Centuries ago, some Hindus of Nepal with an obvious taste for beef decided that it was okay to consume the close cousin of the fair cow, the milk-giving dark-skinned buffalo. And so, just as ageing cows head for Dhaka, superannuated buffaloes from all over northern India head up the slope to Kathmandu, their hooves destroyed along the rocky trails. Or, they are transported, cramped and distressed, on Tata trucks to serve the demand for moms in the Nepali capital. They are roped through their nose rings to the truck rafters so that each animal remains standing to allow the carriage of the maximum number of the sad creatures.

But the human barbarism displayed in these death marches of the Ganga hills and plains are nothing compared to the bovine genocide being carried out in another 'civilised' part of the world.

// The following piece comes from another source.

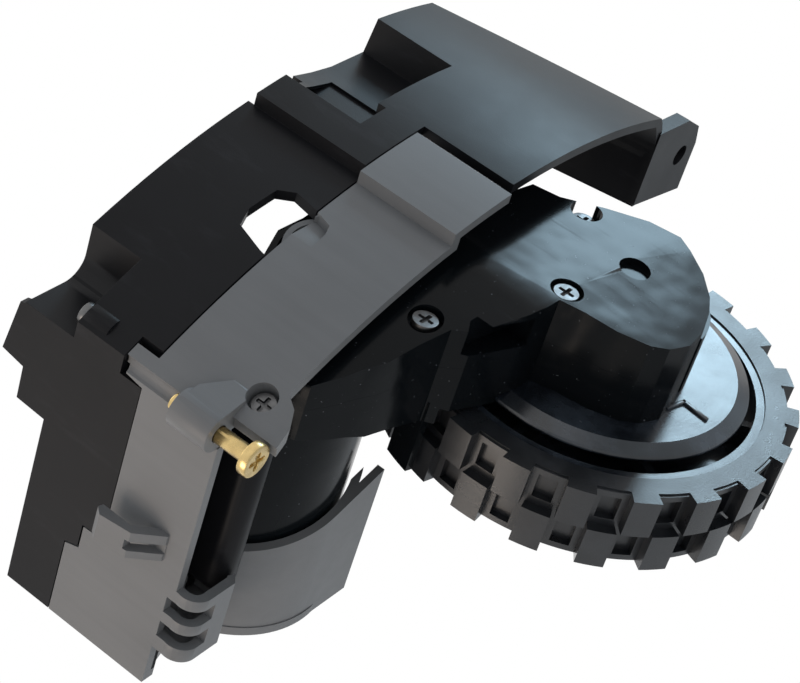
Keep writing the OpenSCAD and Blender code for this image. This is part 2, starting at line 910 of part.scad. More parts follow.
module end_wall() {
    difference() {
        union() {
            slab(bay_y, bay_y + wall_t) polygon([[side_x - 0.2, 25.6], [71.7, 25.6], [68.7, 27.4],
                [56, 31], [52, 47], [side_x - 0.2, 47]]);
            slab(bay_y, bay_y + wall_t) polygon([[pivot[0] - 19, 30], [30, 26], [30, 47],
                [pivot[0] - 19, 47]]);
        }
        bar(pivot, 10, -60, 0);
    }
}

// Ring that carries the inboard end of the motor
module bearing_plate() {
    difference() {
        bar(pivot, 19.2, bay_y, bay_y + wall_t);
        bar(pivot, 7.6 + run_gap, -60, 0);
    }
}

// Curved cradle under the motor with its slanted outboard edge
module cradle() {
    intersection() {
        slab(bay_y, 0) difference() {
            union() {
                translate(pivot) circle(r = cradle_r + 1.5);
                translate([pivot[0] - 12.1, pivot[1] - cradle_r - 1.5]) square([12.1, 1.5]);
            }
            translate(pivot) circle(r = cradle_r);
            translate([0, pivot[1] - 8]) square([100, 60]);
            translate([-10, pivot[1] - 16]) square([45, 60]);
        }
        linear_extrude(60) polygon([[20, -60], [20, -13], [28.5, -16.4], [44, -21.8], [54, -25.2],
            [62, -28], [62, -60]]);
    }
}

// Boss of the captive screw, and the plate below it
module screw_boss() {
    translate([74.9, 11.7, 24.2]) cylinder(r = 3.4, h = 7.9);
    intersection() {
        translate([0, 0, 24.2]) linear_extrude(8)
            polygon([[67.4, 16.2], [68.4, 16.3], [76.2, 14.85], [76, 11], [70, 11]]);
        slab(8, 20) polygon([[66, 24.2], [78, 24.2], [78, 31.6], [72.6, 31.4], [68, 28.2],
            [66, 27.4]]);
    }
    intersection() {
        slab(0, 30) polygon([[64.9, 20.2], [66.4, 17.6], [69, 15.9], [72.3, 15.4], [73.9, 16.2],
            [side_x, 18], [side_x, 25], [64.9, 25]]);
        difference() {
            plan_disc(wall_r, 15, 30);
            plan_disc(wall_r - wall_t - 0.6, 0, 60);
        }
    }
}

// Snap finger that leaves the side face aslant, stands up and hooks in front of the shell
module latch() {
    difference() {
        slab(-18.5, -13.1) polygon([[side_x - 0.6, 27.9], [side_x + 0.5, 28], [side_x + 4.7, 32.2],
            [side_x + 5.6, 38.2], [side_x + 4.4, 39.6], [side_x + 3.3, 39.4], [side_x + 3.3, 33.4],
            [side_x + 0.1, 30.3], [side_x - 0.6, 30.3]]);
        slab(-17, -15) polygon([[side_x + 0.2, 27], [side_x + 6, 33], [side_x + 2.4, 33],
            [side_x + 0.2, 30.9]]);
    }
}

module side_cuts() {
    box([69.2, -28.1, 10], [78, -24.8, 25.4]);
    box([69.2, -33.6, 10], [78, -30.3, 25.4]);
}

module screw_z(c, head_z, tip_z, r, head_r, head_h) {
    difference() {
        union() {
            translate([c[0], c[1], min(head_z, tip_z)]) cylinder(r = r, h = abs(head_z - tip_z));
            translate([c[0], c[1], head_z - (head_z < tip_z ? head_h : 0)])
                cylinder(r = head_r, h = head_h);
        }
        translate([c[0], c[1], head_z + (head_z < tip_z ? -head_h : head_h)]) {
            cube([head_r * 1.3, head_r * 0.3, 1.4], center = true);
            cube([head_r * 0.3, head_r * 1.3, 1.4], center = true);
        }
    }
}

module shell_screws() color(steel) place() {
    screw_z([71.2, 12.2], pocket_z, 49.6, 1.1, 2, 1.2);
    difference() {
        union() {
            on_boss(-7, 3.7) circle(r = 1.1);
            on_boss(-3.4, 1.2) circle(r = 2.1);
        }
        on_boss(-2.9, 2) square([2.8, 0.6], center = true);
        on_boss(-2.9, 2) square([0.6, 2.8], center = true);
    }
}

module captive_screw() color(brass) place() {
    difference() {
        union() {
            translate([74.9, 11.7, 17.4]) cylinder(r = 1.5, h = 16.2);
            translate([74.9, 11.7, 16.4]) cylinder(r = 3, h = 1.8);
        }
        translate([74.9, 11.7, 16.4]) {
            cube([3.6, 0.8, 1.4], center = true);
            cube([0.8, 3.6, 1.4], center = true);
        }
    }
}

module pivot_bush() color(brass) place() {
    difference() {
        bar(pivot, bush_r, 19.4, 23.4);
        bar(pivot, stub_r + run_gap, 0, 60);
    }
}

module microswitch() color(black) place() {
    difference() {
        union() {
            box([66, -42.6, 40], [72.4, -30.6, 46]);
            box([65.95, -34, 42.4], [66.1, -33, 43.6]);
            for (y = [-41, -36.6, -32.2]) box([68.8, y - 0.8, 45.9], [69.3, y + 0.8, 46.9]);
        }
        for (y = [-39.6, -33.6]) translate([60, y, 41.4]) rotate([0, 90, 0])
            cylinder(r = 0.9, h = 20);
        box([69.6, -43, 39], [69.8, -42.4, 47]);
        box([69.6, -30.8, 39], [69.8, -30, 47]);
    }
}

module switch_lever() color(steel) place() {
    box([65.4, -40.6, 39.4], [65.9, -32.6, 45]);
    bar([65.6, 45.2], 0.35, -40.6, -32.6);
    box([64.6, -40.6, 38.8], [65.9, -32.6, 39.4]);
    box([64.6, -38.6, 36.6], [65.1, -34.6, 38.9]);
}

spring_r = 9.2;
wire_r = 0.5;
coils = 3;
coil_pitch = 1.4;

// Section of a close coil, cut square to its axis: a bent lens as long as the wire is tall
function coil_edge(side, n) = [
    for (k = [-n:n])
        let (a = 360 * wire_r / coil_pitch * sin(18 * k) * side,
            r = spring_r + side * wire_r * cos(18 * k))
        [r * cos(a), r * sin(a)]];

module return_spring() color(steel) place() {
    h = coils * coil_pitch;
    translate([pivot[0], -39.7, pivot[1]]) rotate([90, 0, 0]) {
        linear_extrude(h, center = true, twist = -360 * coils, slices = 18 * coils, $fn = 12)
            polygon(concat(coil_edge(1, 5), coil_edge(-1, 4)));
    }
}

outer_shell();
chassis_frame();
shell_screws();
captive_screw();
pivot_bush();
microswitch();
switch_lever();
return_spring();
gearbox_case();
gearbox_cover();
flange_disc();
gearbox_screws();
gear_pins();
output_bearing();
ring_gear();
motor_housing();
motor_can();
motor_end_cap();
motor_terminals();
motor_rotor();
compound_gear_1();
compound_gear_2();
sun_gear();
planet_gear_1();
planet_gear_2();
planet_gear_3();
planet_carrier();
wheel_hub();
tyre();
wheel_screw();
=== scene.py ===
from math import atan2, radians, sqrt

import bpy
from mathutils import Matrix, Vector


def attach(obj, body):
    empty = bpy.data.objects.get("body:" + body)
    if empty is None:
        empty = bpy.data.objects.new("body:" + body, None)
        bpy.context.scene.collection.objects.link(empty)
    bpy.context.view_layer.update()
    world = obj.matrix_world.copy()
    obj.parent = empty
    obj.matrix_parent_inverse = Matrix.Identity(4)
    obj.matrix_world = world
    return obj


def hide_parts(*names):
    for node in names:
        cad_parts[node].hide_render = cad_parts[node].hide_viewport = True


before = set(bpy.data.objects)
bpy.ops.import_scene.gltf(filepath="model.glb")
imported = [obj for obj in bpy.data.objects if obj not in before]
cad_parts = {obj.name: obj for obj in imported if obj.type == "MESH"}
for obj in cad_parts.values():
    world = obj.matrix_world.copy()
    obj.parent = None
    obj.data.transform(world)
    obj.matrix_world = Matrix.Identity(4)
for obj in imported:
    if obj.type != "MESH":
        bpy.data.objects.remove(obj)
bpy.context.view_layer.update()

bl_info = {
    "name": "Drive Wheel Module Looks",
    "version": (1, 0, 0),
    "blender": (4, 2, 0),
    "location": "View3D > Sidebar > Wheel Module",
    "description": "Dresses the packed drive wheel module in moulded plastics, rubber, nylon and metals",
    "category": "Object",
}

MM = 0.001
# The wheel's centre in the module's frame, in millimetres
WHEEL_CENTRE = (54.6, -16.1, -21.0)
ALONG_Y = Vector((0, 1, 0))
ALONG_Z = Vector((0, 0, 1))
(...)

The original culprit is Bovine Spongiform Encephalopathy or BSE, "mad cow disease". The disease incubates in cows, and enters the human chain through beef, leading to fatal brain illness.

About a hundred people have died since 1996 when the UK government admitted that the cattle were infected with BSE. About two lakh cattle in all are known to have contracted BSE. To tackle this disease, the British authorities have slaughtered all the 200,000 infected cattle. Just to make sure, they also killed another five million creatures that did not show physical signs of BSE.

So, five million cattle (mostly milch cows) killed in Europe, and do I hear a spontaneous wave of outrage amongst those who have made it their political agenda to speak up for the cow? Why this silence as television gives us graphic visuals of massive mounds of carcasses being torched in the rolling hills of central England, or of heavy earth-moving equipment stringing dead c[–] in the air before dumping them into mass graves?

While this largest ever culling of cattle in the history of the world might be justified in the interest of public health, what does it say of Hindutva's Commitment to the Cow, Gaii Mata, Cow the Mother Goddess? It is obviously because these are European cows, infidel bovines, and hence of no concern for those whose agenda it is merely to use the cow as a political tool. For, genetic material being the same, it should not matter that one is a British cow and the other a Bihari. As this bovine genocide of phoren cows continues, therefore, do not expect a peep of protest from Balasahebji, or the militant Bajrang Dal units of Uttar Pradesh.